The AI Agent Problem Nobody's Talking About

June 5, 2026
ai enterprise operations llm ai-agents enterprise-it tokenization infrastructure

Everyone is racing to deploy AI agents into IT operations. Bigger models, longer context windows, faster chips. The pitch decks are perfect. The demos run clean, and then you put the thing in front of real workloads and it starts falling apart.

ITBench-AA — the first benchmark specifically designed for agentic tasks — shows frontier models scoring below 50%. Not legacy models. Not fine-tuned experiments. The best models available today, tested against the kind of tasks enterprise IT teams actually need them to handle. Below half. That number should be making more noise than it is.

The part that surprised me wasn’t the score itself. It was how predictable the failure modes are once you’ve seen them in production. These aren’t edge cases. They’re structural.

Here’s what actually happens when you try to run multi-user agent workloads at scale: continuous batching, the efficiency mechanism that makes LLM serving economically viable, starts breaking down. Server capacity constraints hit faster than your infrastructure team projected, and suddenly you’re not getting the throughput the benchmark promised. The gap between single-user demo performance and multi-user production performance is wide enough to drive a truck through, and most teams don’t discover it until they’re already committed.

Then there’s the tokenization problem, which is underappreciated. As context windows expand, tokenization failures start degrading multilingual pipelines in ways that are hard to catch before they’re in front of real users.

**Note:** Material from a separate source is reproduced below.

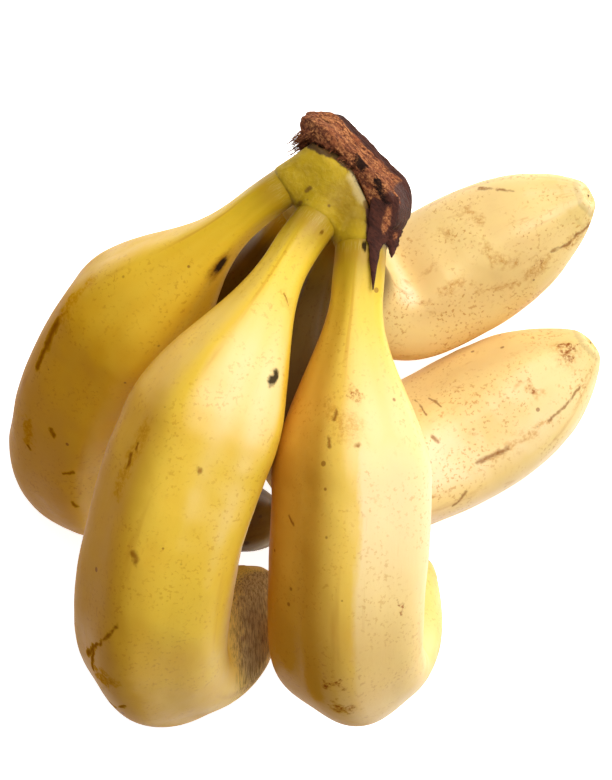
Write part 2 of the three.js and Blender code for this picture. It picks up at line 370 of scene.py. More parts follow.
class Nodes:
    """A short way to build a material's node tree. A value may be a number, a tuple or a socket."""

    def __init__(self, tree):
        self.tree = tree

    def add(self, kind, inputs=None, **settings):
        """A new node with its settings and inputs."""
        node = self.tree.nodes.new(kind)
        for key, value in settings.items():
            setattr(node, key, value)
        for key, value in (inputs or {}).items():
            self.put(node.inputs[key], value)
        return node

    def put(self, socket, value):
        """Links a socket to an input, or sets the input's own value."""
        if isinstance(value, bpy.types.NodeSocket):
            self.tree.links.new(value, socket)
        else:
            socket.default_value = (*value, 1) if socket.type == "RGBA" else value

    def math(self, operation, *values, clamp=False):
        inputs = dict(enumerate(values))
        return self.add("ShaderNodeMath", inputs, operation=operation, use_clamp=clamp).outputs[0]

    def plus(self, a, b):
        return self.math("ADD", a, b)

    def times(self, *values):
        """The product of two or more values."""
        product = values[0]
        for value in values[1:]:
            product = self.math("MULTIPLY", product, value)
        return product

    def times_plus(self, a, b, c):
        """a times b, plus c."""
        return self.math("MULTIPLY_ADD", a, b, c)

    def larger(self, a, b):
        return self.math("MAXIMUM", a, b)

    def uneven(self, value, noise, amount):
        """A value shifted by a noise, by half the amount at most either way."""
        return self.times_plus(self.math("SUBTRACT", noise, 0.5), amount, value)

    def vector(self, operation, a, b=(0, 0, 0), scale=None):
        """A vector, or for a product and a distance a number."""
        node = self.add("ShaderNodeVectorMath", {0: a, 1: b}, operation=operation)
        if scale is not None:
            self.put(node.inputs["Scale"], scale)
        return node.outputs["Value" if operation in ("DOT_PRODUCT", "DISTANCE") else 0]

    def step(self, value, low, high, to_low=0.0, to_high=1.0):
        """An S-shaped rise from to_low to to_high as value goes from low to high."""
        inputs = {"Value": value, "From Min": low, "From Max": high,
                  "To Min": to_low, "To Max": to_high}
        return self.add("ShaderNodeMapRange", inputs, interpolation_type="SMOOTHSTEP").outputs[0]

    def band(self, value, low, full, fading, gone):
        """One between full and fading, and zero below low and above gone."""
        return self.times(self.step(value, low, full), self.step(value, gone, fading))

    def noise(self, vector, scale, detail=3.0, rough=0.55, distortion=0.0):
        inputs = {"Vector": vector, "Scale": scale, "Detail": detail, "Roughness": rough,
                  "Distortion": distortion}
        return self.add("ShaderNodeTexNoise", inputs).outputs[0]

    def cells(self, vector, scale):
        """Random cells: the distance from a cell's centre, and the cell's three random numbers."""
        cells = self.add("ShaderNodeTexVoronoi", {"Vector": vector, "Scale": scale}).outputs
        chance = self.add("ShaderNodeSeparateColor", {0: cells["Color"]}).outputs
        return cells["Distance"], chance

    def mix(self, factor, a, b, blend="MIX"):
        inputs = {0: factor, 6: a, 7: b}
        return self.add("ShaderNodeMix", inputs, data_type="RGBA", blend_type=blend).outputs[2]

    def attribute(self, name, output="Fac"):
        return self.add("ShaderNodeAttribute", attribute_name=name).outputs[output]

    def stretched(self, vector, scale, turn=(0, 0, 0)):
        """Coordinates turned and then scaled, to draw a pattern out along a direction."""
        turned = self.add("ShaderNodeMapping", {"Vector": vector, "Rotation": turn}).outputs[0]
        return self.vector("MULTIPLY", turned, scale)

    def relief(self, shader, height, strength, distance):
        """Fine relief of the surface; the distance is in metres."""
        inputs = {"Height": height, "Strength": strength, "Distance": distance}
        self.put(shader.inputs["Normal"], self.add("ShaderNodeBump", inputs).outputs[0])


def surface(name, build):
    """A Principled material whose colour, roughness and relief come from build(nodes, shader)."""
    material = bpy.data.materials.new(name)
    material.use_nodes = True
    build(Nodes(material.node_tree), material.node_tree.nodes["Principled BSDF"])
    return material


def fleshy(shader, depths):
    """Lets a little light in under the skin, to depths in metres for red, green and blue."""
    shader.inputs["Subsurface Weight"].default_value = 0.1
    shader.inputs["Subsurface Radius"].default_value = depths
    shader.inputs["Subsurface Scale"].default_value = 1.0


def mark_group():
    """A node group that tells a point's distance from the line between two points, in radii."""
    group = bpy.data.node_groups.get("mark")
    if group:
        return group
    group = bpy.data.node_groups.new("mark", "ShaderNodeTree")
    for name, kind in (("Point", "Vector"), ("From", "Vector"), ("Way", "Vector"),
                       ("Radius", "Float")):
        group.interface.new_socket(name, in_out="INPUT", socket_type=f"NodeSocket{kind}")
    group.interface.new_socket("Reach", in_out="OUTPUT", socket_type="NodeSocketFloat")
    n = Nodes(group)
    given = n.add("NodeGroupInput").outputs
    offset = n.vector("SUBTRACT", given["Point"], given["From"])
    along = n.vector("DOT_PRODUCT", offset, given["Way"])
    square = n.vector("DOT_PRODUCT", given["Way"], given["Way"])
    share = n.math("DIVIDE", along, square, clamp=True)
    nearest = n.vector("SCALE", given["Way"], scale=share)
    reach = n.math("DIVIDE", n.vector("DISTANCE", offset, nearest), given["Radius"])
    n.add("NodeGroupOutput", {"Reach": reach})
    return group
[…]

A tokenizer that handles English cleanly can quietly mangle inputs in other languages — and the model doesn’t always know it’s working with corrupted input. It just produces confident, wrong output. I’ve seen this cause cascading failures in automation workflows where the agent is supposed to be parsing structured logs. The logs look fine. The tokenization doesn’t.

The industry’s response to all of this has been to reach for custom fine-tunes. Which makes sense on paper. If plug-and-play frontier models underperform on your specific domain, you tune them on your data. The problem is that fine-tuned models still underperform on agent-specific tasks — particularly tool use and IT automation — and now you’ve added a maintenance burden on top of a model that still can’t reliably execute a multi-step remediation workflow without hallucinating a step somewhere in the middle.

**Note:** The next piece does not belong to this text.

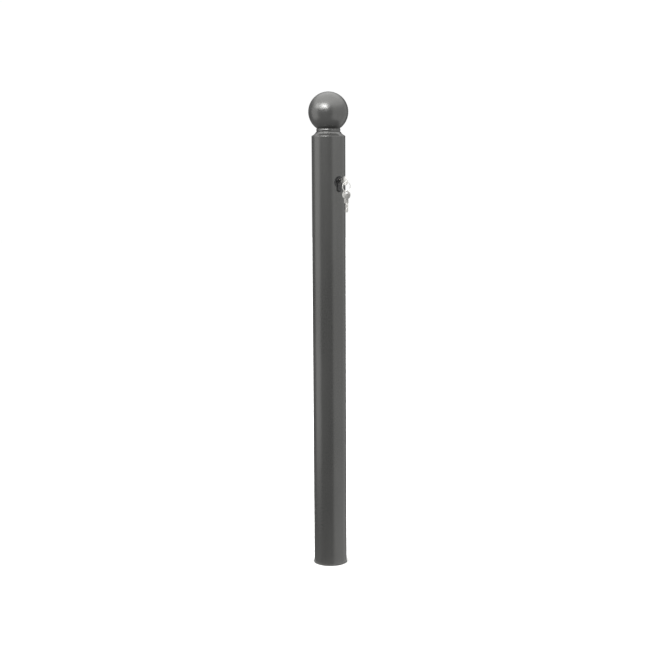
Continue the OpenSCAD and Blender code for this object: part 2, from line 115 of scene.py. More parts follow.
def finish(name, settings, build):
    # settings are the shader's own constants; build(tree, place) gives what varies over the surface
    made = bpy.data.materials.new(name)
    made.use_nodes = True
    tree = made.node_tree
    tree.nodes.clear()
    place = add(tree, "ShaderNodeTexCoord", out=3)  # object coordinates
    varying = build(tree, place)
    bump = varying.pop("bump", None)
    if bump:
        height, strength, distance = bump
        varying["Normal"] = add(tree, "ShaderNodeBump", None,
                                {"Height": height, "Strength": strength, "Distance": distance})
    shader = add(tree, "ShaderNodeBsdfPrincipled", None, {**settings, **varying})
    tree.links.new(shader.socket, tree.nodes.new("ShaderNodeOutputMaterial").inputs["Surface"])
    return made


def noise(place, scale, detail=3.0, stretch=(1, 1, 1)):
    # cloudy noise; stretch under 1 draws it out along that axis
    scaled = add(place.tree, "ShaderNodeMapping", None, {"Vector": place, "Scale": stretch})
    return add(place.tree, "ShaderNodeTexNoise", None,
               {"Vector": scaled, "Scale": scale, "Detail": detail, "Roughness": 0.55})


def along(place, axis):
    # one coordinate of the place: 0 is x, 1 is y, 2 is metres above the paving
    return add(place.tree, "ShaderNodeSeparateXYZ", None, {"Vector": place}, out=axis)


powder = {"grain": 900.0, "waves": 190.0, "dark": (0.086, 0.086, 0.083), "light": (0.106, 0.106, 0.103),
          "dust": (0.17, 0.16, 0.14), "dustHigh": 0.10, "metal": 0.6, "roughness": 0.23}


def powderCoat(tree, place):
    # satin coat: fine grain, slow waves from the spraying, dust low on the post
    grain = noise(place, powder["grain"], 2.0)
    waves = noise(place, powder["waves"], 2.0)
    cloud = noise(place, 9.0, stretch=(1, 1, 0.25))
    low = 1 - along(place, 2).between(0.0, powder["dustHigh"])
    dust = low * noise(place, 160.0, 4.0).between(0.3, 0.9)
    coat = mix(cloud.between(0.3, 0.7), powder["dark"], powder["light"])
    return {"Base Color": mix(dust * 0.12, coat, powder["dust"]),
            "Roughness": powder["roughness"] + cloud * 0.06 + grain * 0.04 + dust * 0.15,
            "bump": (grain * 0.5 + waves * 0.8, 0.35, 0.0001)}


def galvanised(tree, place):
    # hot-dip zinc: spangles as cells of their own grey
    spangle = add(tree, "ShaderNodeTexVoronoi", None, {"Vector": place, "Scale": 85.0}, out=1)
    tone = add(tree, "ShaderNodeRGBToBW", None, {"Color": spangle})
    fine = noise(place, 500.0)
    return {"Base Color": mix(tone, (0.40, 0.42, 0.43), (0.56, 0.58, 0.59)),
            "Roughness": 0.42 + tone * 0.12 + fine * 0.06,
            "bump": (fine, 0.2, 0.0001)}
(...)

Long-running agents introduce another layer of operational complexity that doesn’t show up in benchmarks: context bloat. As the agent accumulates conversation history, tool call results, and intermediate reasoning, you eventually need context pruning pipelines just to keep inference efficient. That’s not a feature you bolt on later. It’s an architectural decision you need to make before you deploy, and most teams aren’t making it because they’re still focused on getting the model to work at all.

What I keep noticing is that the teams struggling most aren’t the ones with bad models or bad data. They’re the ones who designed their agent architecture around the assumption that the model would be the reliable part. The model is not the reliable part. The model is the part that scores below 50% on the benchmark designed to measure it. The reliable part — or the unreliable part, depending on how you’ve built it — is everything around the model: the tokenization pipeline, the batching strategy, the context management, the tool call validation layer.

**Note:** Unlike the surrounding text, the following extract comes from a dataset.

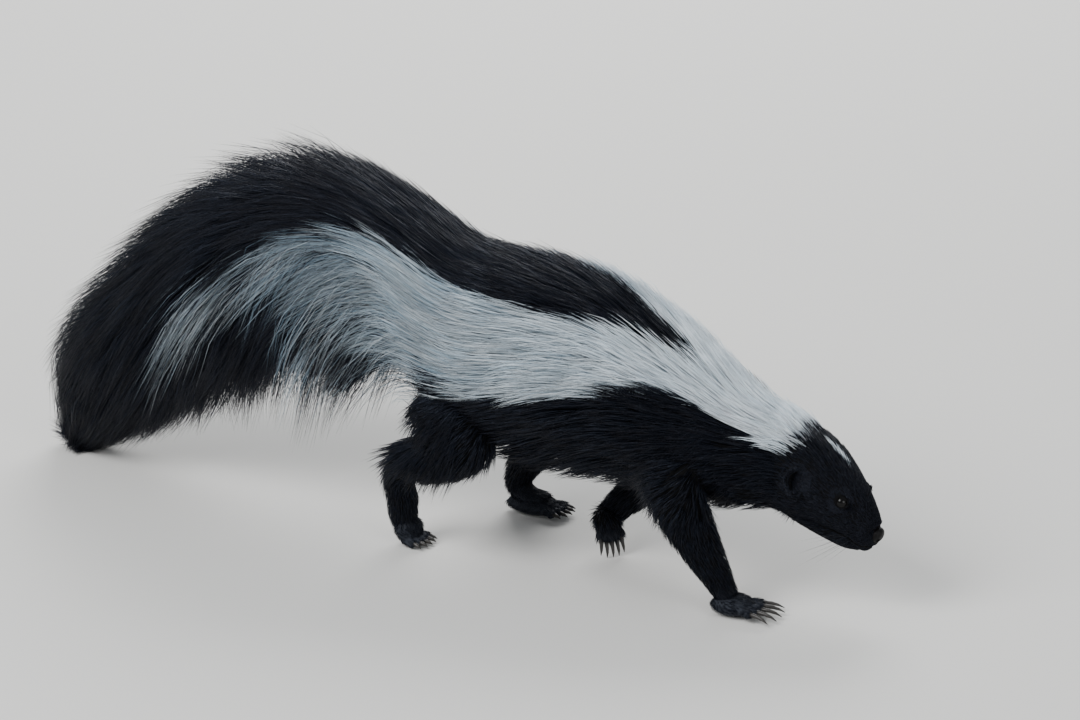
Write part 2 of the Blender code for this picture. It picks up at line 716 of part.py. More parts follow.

The obsession with model capability is real and understandable. Capability is measurable. It shows up in demos. It’s easy to communicate to stakeholders. What’s harder to communicate is that your serving infrastructure will saturate before your model hits its capability ceiling, or that a tokenization mismatch in your multilingual pipeline will produce failures that look like model errors but aren’t.

I’m not convinced the “bigger model” instinct is wrong, exactly. But I’m starting to think it’s solving for the wrong bottleneck. The score on ITBench-AA isn’t going to double because the next model has a longer context window. The operational friction lives somewhere else.

Most teams I’ve spoken to can’t cleanly separate model failures from infrastructure failures in their production logs. That seems like the more urgent problem.